§ Problem
Reproduce the material in full, exactly as written.

-=-=-

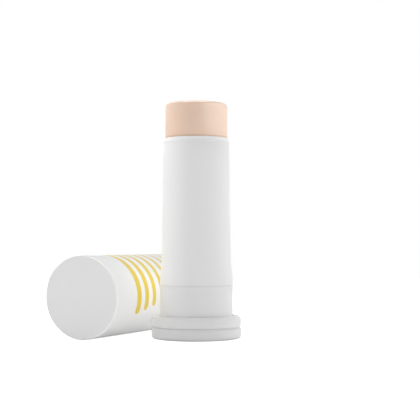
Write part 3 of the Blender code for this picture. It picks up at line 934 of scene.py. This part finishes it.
def make_floor():
    """A white floor that keeps the stick's shadow and runs to plain white with distance."""
    finish = new_finish("white_floor")
    far_x, far_y, _ = finish.parts(finish.place())
    distance = (far_x * far_x + far_y * far_y) ** 0.5
    away = ((distance - FLOOR_NEAR) / FLOOR_FADE).clamped()
    ray = finish.node("ShaderNodeLightPath", output="Is Camera Ray")
    matt = finish.node("ShaderNodeBsdfDiffuse", {}, {"Color": rgb(FLOOR_WHITE)})
    lit = ray * FLOOR_GLOW
    glow = finish.node("ShaderNodeEmission", {}, {"Color": rgb(WHITE), "Strength": lit})
    near = finish.node("ShaderNodeAddShader", {}, {0: matt, 1: glow})
    plain = finish.node("ShaderNodeEmission", {}, {"Color": rgb(WHITE), "Strength": 1.0})
    shown = finish.node("ShaderNodeMixShader", {}, {0: away * ray, 1: near, 2: plain})
    finish.node("ShaderNodeOutputMaterial", {}, {0: shown})
    size = FLOOR_HALF
    mesh = bpy.data.meshes.new("floor")
    mesh.from_pydata(
        [(-size, -size, 0), (size, -size, 0), (size, size, 0), (-size, size, 0)], [], [(0, 1, 2, 3)]
    )
    mesh.materials.append(finish.owner)
    floor = bpy.data.objects.new("floor", mesh)
    bpy.context.scene.collection.objects.link(floor)


def make_world():
    """White all round for the camera and in reflections. The lamps give the rest of the light."""
    world = bpy.data.worlds.new("studio")
    bpy.context.scene.world = world
    finish = Finish(world)
    seen = finish.node("ShaderNodeLightPath", output="Is Camera Ray")
    seen = seen.at_least(finish.node("ShaderNodeLightPath", output="Is Glossy Ray"))
    seen = seen.at_least(finish.node("ShaderNodeLightPath", output="Is Transmission Ray"))
    light = finish.node("ShaderNodeBackground", {}, {"Color": rgb(WHITE), "Strength": seen})
    finish.node("ShaderNodeOutputWorld", {}, {0: light})


def soft_lamp(name, right, back, up, size, power, lit, blocking, sheen=False):
    """A square lamp that faces the stick, set by its distance right of, behind and above it.

    lit and blocking are the pieces that take its light and that stop it. A lamp shows in gloss only
    where it is a sheen, which adds nothing else. Elsewhere gloss shows the white world alone.
    """
    look = np.array(CAMERA_LOOK)
    side = np.array((look[1], -look[0]))
    place = np.append(side * right + look * back, up)
    data = bpy.data.lights.new(name, "AREA")
    data.shape = "SQUARE"
    data.size = size
    data.energy = power
    lamp = bpy.data.objects.new(name, data)
    lamp.location = place
    aim = np.array(LAMP_AIM) - place
    across = math.hypot(aim[0], aim[1])
    lamp.rotation_euler = (math.atan2(across, -aim[2]), 0, math.atan2(-aim[0], aim[1]))
    lamp.visible_glossy = sheen
    lamp.visible_diffuse = not sheen
    lamp.light_linking.receiver_collection = lit
    lamp.light_linking.blocker_collection = blocking
    bpy.context.scene.collection.objects.link(lamp)


def link_group(name, pieces, state):
    """Pieces that a lamp is kept to (INCLUDE) or that it passes over (EXCLUDE)."""
    group = bpy.data.collections.new(name)
    for piece in pieces:
        group.objects.link(piece)
    for entry in group.collection_objects:
        entry.light_linking.link_state = state
    return group


def make_lamps():
    """The lamps of the stick and the floor, those of the cap alone and the sheens.

    The stick casts no shadow on the cap, and the cap none in the light of the passing lamp.
    """
    cap = [bpy.data.objects[name] for name in ("shell_skin", "liner_skin")]
    all_but_cap = link_group("all_but_cap", cap, "EXCLUDE")
    cap_only = link_group("cap_only", cap, "INCLUDE")
    for name, lamp in PASSING_LAMPS.items():
        soft_lamp(name, *lamp, all_but_cap, all_but_cap)
    for name, lamp in LAMPS.items():
        soft_lamp(name, *lamp, all_but_cap, None)
    for name, lamp in CAP_LAMPS.items():
        soft_lamp(name + "_on_cap", *lamp, cap_only, cap_only)
    for name, (piece, *lamp) in SHEENS.items():
        only = link_group(name + "_only", [bpy.data.objects[piece]], "INCLUDE")
        soft_lamp(name, *lamp, only, only, True)


def make_camera():
    """A level camera at the photograph's viewpoint."""
    data = bpy.data.cameras.new("camera")
    data.lens = CAMERA_LENS
    data.sensor_width = CAMERA_SENSOR
    data.shift_y = CAMERA_SHIFT
    data.clip_start = CAMERA_NEAR
    camera = bpy.data.objects.new("camera", data)
    camera.location = CAMERA_PLACE
    camera.rotation_euler = (math.pi / 2, 0, math.atan2(-CAMERA_LOOK[0], CAMERA_LOOK[1]))
    bpy.context.scene.collection.objects.link(camera)
    bpy.context.scene.camera = camera


make_stick()
make_floor()
make_world()
make_lamps()
make_camera()
bpy.context.scene.view_settings.view_transform = "Standard"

-=-=-

§ Completed exercise
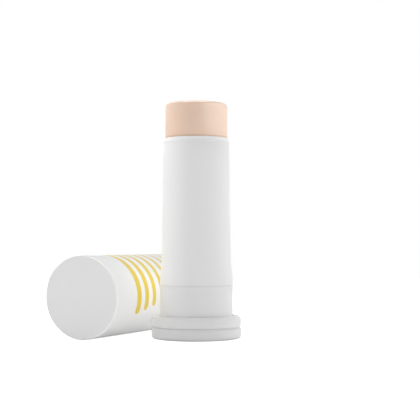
Write part 3 of the Blender code for this picture. It picks up at line 934 of scene.py. This part finishes it.
def make_floor():
    """A white floor that keeps the stick's shadow and runs to plain white with distance."""
    finish = new_finish("white_floor")
    far_x, far_y, _ = finish.parts(finish.place())
    distance = (far_x * far_x + far_y * far_y) ** 0.5
    away = ((distance - FLOOR_NEAR) / FLOOR_FADE).clamped()
    ray = finish.node("ShaderNodeLightPath", output="Is Camera Ray")
    matt = finish.node("ShaderNodeBsdfDiffuse", {}, {"Color": rgb(FLOOR_WHITE)})
    lit = ray * FLOOR_GLOW
    glow = finish.node("ShaderNodeEmission", {}, {"Color": rgb(WHITE), "Strength": lit})
    near = finish.node("ShaderNodeAddShader", {}, {0: matt, 1: glow})
    plain = finish.node("ShaderNodeEmission", {}, {"Color": rgb(WHITE), "Strength": 1.0})
    shown = finish.node("ShaderNodeMixShader", {}, {0: away * ray, 1: near, 2: plain})
    finish.node("ShaderNodeOutputMaterial", {}, {0: shown})
    size = FLOOR_HALF
    mesh = bpy.data.meshes.new("floor")
    mesh.from_pydata(
        [(-size, -size, 0), (size, -size, 0), (size, size, 0), (-size, size, 0)], [], [(0, 1, 2, 3)]
    )
    mesh.materials.append(finish.owner)
    floor = bpy.data.objects.new("floor", mesh)
    bpy.context.scene.collection.objects.link(floor)


def make_world():
    """White all round for the camera and in reflections. The lamps give the rest of the light."""
    world = bpy.data.worlds.new("studio")
    bpy.context.scene.world = world
    finish = Finish(world)
    seen = finish.node("ShaderNodeLightPath", output="Is Camera Ray")
    seen = seen.at_least(finish.node("ShaderNodeLightPath", output="Is Glossy Ray"))
    seen = seen.at_least(finish.node("ShaderNodeLightPath", output="Is Transmission Ray"))
    light = finish.node("ShaderNodeBackground", {}, {"Color": rgb(WHITE), "Strength": seen})
    finish.node("ShaderNodeOutputWorld", {}, {0: light})


def soft_lamp(name, right, back, up, size, power, lit, blocking, sheen=False):
    """A square lamp that faces the stick, set by its distance right of, behind and above it.

    lit and blocking are the pieces that take its light and that stop it. A lamp shows in gloss only
    where it is a sheen, which adds nothing else. Elsewhere gloss shows the white world alone.
    """
    look = np.array(CAMERA_LOOK)
    side = np.array((look[1], -look[0]))
    place = np.append(side * right + look * back, up)
    data = bpy.data.lights.new(name, "AREA")
    data.shape = "SQUARE"
    data.size = size
    data.energy = power
    lamp = bpy.data.objects.new(name, data)
    lamp.location = place
    aim = np.array(LAMP_AIM) - place
    across = math.hypot(aim[0], aim[1])
    lamp.rotation_euler = (math.atan2(across, -aim[2]), 0, math.atan2(-aim[0], aim[1]))
    lamp.visible_glossy = sheen
    lamp.visible_diffuse = not sheen
    lamp.light_linking.receiver_collection = lit
    lamp.light_linking.blocker_collection = blocking
    bpy.context.scene.collection.objects.link(lamp)


def link_group(name, pieces, state):
    """Pieces that a lamp is kept to (INCLUDE) or that it passes over (EXCLUDE)."""
    group = bpy.data.collections.new(name)
    for piece in pieces:
        group.objects.link(piece)
    for entry in group.collection_objects:
        entry.light_linking.link_state = state
    return group


def make_lamps():
    """The lamps of the stick and the floor, those of the cap alone and the sheens.

    The stick casts no shadow on the cap, and the cap none in the light of the passing lamp.
    """
    cap = [bpy.data.objects[name] for name in ("shell_skin", "liner_skin")]
    all_but_cap = link_group("all_but_cap", cap, "EXCLUDE")
    cap_only = link_group("cap_only", cap, "INCLUDE")
    for name, lamp in PASSING_LAMPS.items():
        soft_lamp(name, *lamp, all_but_cap, all_but_cap)
    for name, lamp in LAMPS.items():
        soft_lamp(name, *lamp, all_but_cap, None)
    for name, lamp in CAP_LAMPS.items():
        soft_lamp(name + "_on_cap", *lamp, cap_only, cap_only)
    for name, (piece, *lamp) in SHEENS.items():
        only = link_group(name + "_only", [bpy.data.objects[piece]], "INCLUDE")
        soft_lamp(name, *lamp, only, only, True)


def make_camera():
    """A level camera at the photograph's viewpoint."""
    data = bpy.data.cameras.new("camera")
    data.lens = CAMERA_LENS
    data.sensor_width = CAMERA_SENSOR
    data.shift_y = CAMERA_SHIFT
    data.clip_start = CAMERA_NEAR
    camera = bpy.data.objects.new("camera", data)
    camera.location = CAMERA_PLACE
    camera.rotation_euler = (math.pi / 2, 0, math.atan2(-CAMERA_LOOK[0], CAMERA_LOOK[1]))
    bpy.context.scene.collection.objects.link(camera)
    bpy.context.scene.camera = camera


make_stick()
make_floor()
make_world()
make_lamps()
make_camera()
bpy.context.scene.view_settings.view_transform = "Standard"